Nitride disposable spacer to reduce mask count in cmos transistor formation

Abstract

Semiconductor devices of different conductivity types with optimized junction locations are formed on a semiconductor substrate using a minimal number of critical masks. Embodiments include forming conductive gates on the main surface of the semiconductor substrate, sidewall spacers on side surfaces of the gates, and nitride disposable spacers on the sidewall spacers. A photoresist mask is then formed on gates and portions of the main surface intended to be implanted with impurities of a first conductivity type.
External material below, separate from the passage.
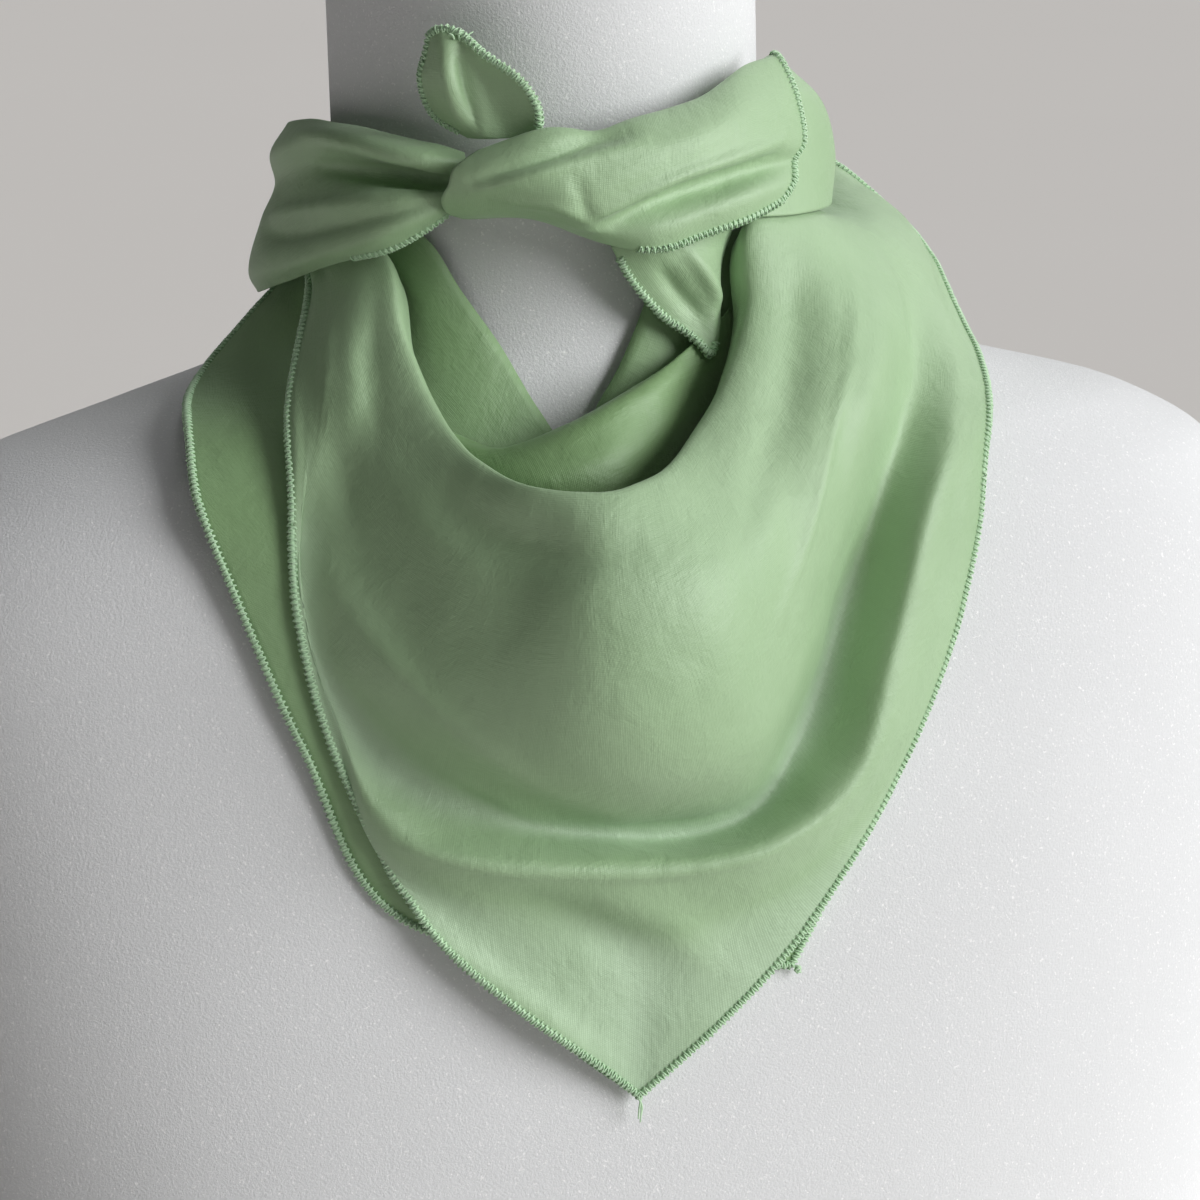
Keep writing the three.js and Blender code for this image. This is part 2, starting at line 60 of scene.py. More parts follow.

Moderate or heavy source/drain implants of a second impurity type are then formed in the substrate, the nitride disposable spacers on the sidewall spacers on the unmasked gates removed, and lightly or moderately doped source/drain extension implants of the second impurity type formed in the substrate. The first mask is then removed and a second photoresist mask is formed on the previously uncovered gates and implanted portions of the main surface. Moderate or heavy source/drain implants with impurities of the first conductivity type are then formed, the remaining nitride disposable spacers removed, and lightly or moderately doped source/drain extension implants of the first conductivity type formed. By using nitride disposable spacers, the critical masking steps for source/drain ion implantation are reduced to two, thereby reducing production costs and increasing manufacturing throughput. By employing sidewall spacers, impurities are prevented from being implanted at the edges of the gates. Thus, when source/drain junctions are formed, as by heating and diffusing the implanted impurities, they are advantageously located proximal to the gate edges, and not under the gates, thereby improving device performance.